Analysis of percentiles provides an important but incomplete picture of the health of an endpoint, and alerts based purely on the calculations described so far can be somewhat noisy. To this end, μAPM detectors make use of SignalFlow support for compound alert conditions (configuring an alert to trigger on a condition of the form “A and B,” for example) and make it possible to easily incorporate also the volume of traffic an endpoint receives in determining when an alert should trigger. As a consequence, alerts for sparse data can be suppressed.
For latency detectors, one volume parameter is “Min. req/sec (absolute),” which is the minimum request rate (expressed as requests per second) required in the current window for the alert to trigger. Note the default value of 0 means this volume condition has no effect. The other volume parameter is “Min. req/sec (% of history),” which is the minimum request rate, as a percentage of the historical request rate, required in the current window to trigger or clear the alert. The historical request rate is calculated on the same time windows used to determine the baseline and threshold (e.g., the immediately preceding window, or the same window from prior weeks); for the static threshold detector, the historical window is five times longer than and immediately precedes the trigger duration period.

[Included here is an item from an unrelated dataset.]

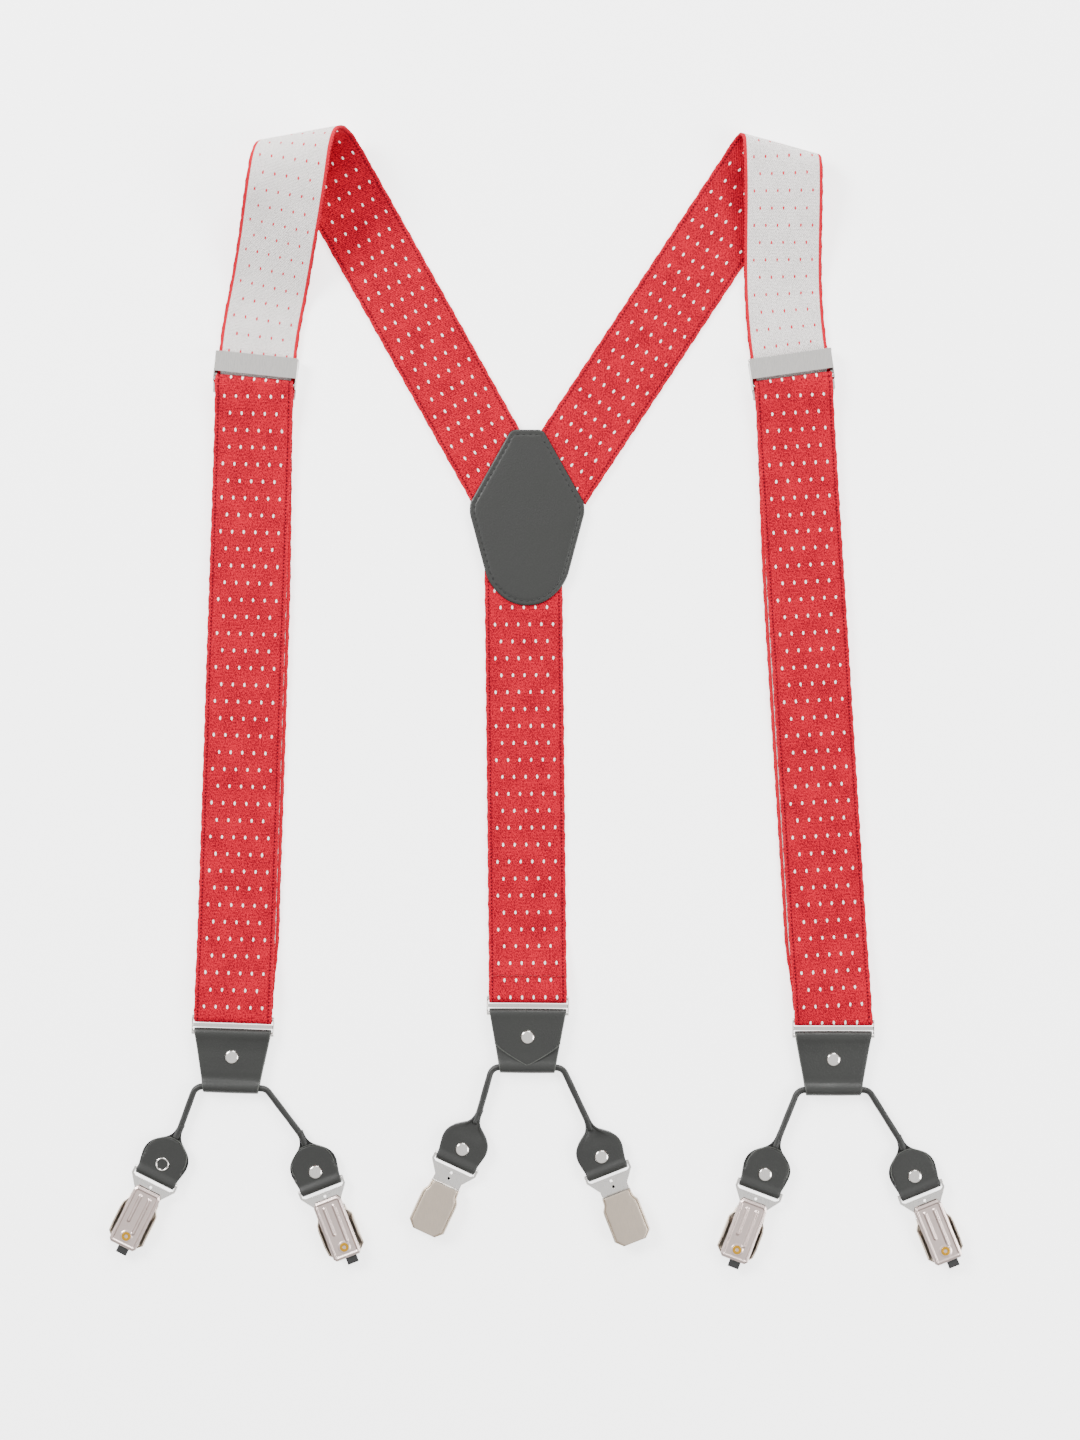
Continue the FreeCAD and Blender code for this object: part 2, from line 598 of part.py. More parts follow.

A request volume condition for error rate detectors is also exposed. This can be used to ensure, for example, that an endpoint that receives just a few requests, one of which is an error, does not trigger an alert.
The alerting patterns are applicable to other scenarios (the approach to latency may be applied more generally when distribution and count data are available, and the approach to error rate may be applied to other rates), but they are substantially more specialized than the strategies that power the Infrastructure built-in alerts.
The apm module of the SignalFlow Library lies underneath the μAPM alert conditions. As with other SignalFlow modules, apm contains some intermediate calculations which may provide useful visualizations or ingredients for other alerting schemes (e.g., combining built-in conditions with custom thresholds). For example, the error_rate function calculates the error rate for a specified set of operations over a specified duration.
Alert Modals with Baselines
For μAPM detectors, we have implemented some enhancements to the data visualized in the incident modal. Here is an example.
The current latency, which increases just after 13:56, is shown in dark blue, the historical baseline (in this case, the historical median) is shown in light blue, and the threshold (here, the historical median plus five historical deviations) is shown in red. As usual, the filled triangle marks the beginning of the incident, and the open triangle marks its end. The depiction of the historical baseline is new (compared to the Infrastructure built-in conditions, which are based on qualitatively similar statistical methodology) and provides additional context to facilitate rapid evaluation of an alert.
Using Splunk's real-time streaming analytics engine and NoSample™ full-fidelity distributed tracing as a foundation, Splunk APM alerts allow for rapid problem detection and discovery of relevant execution traces.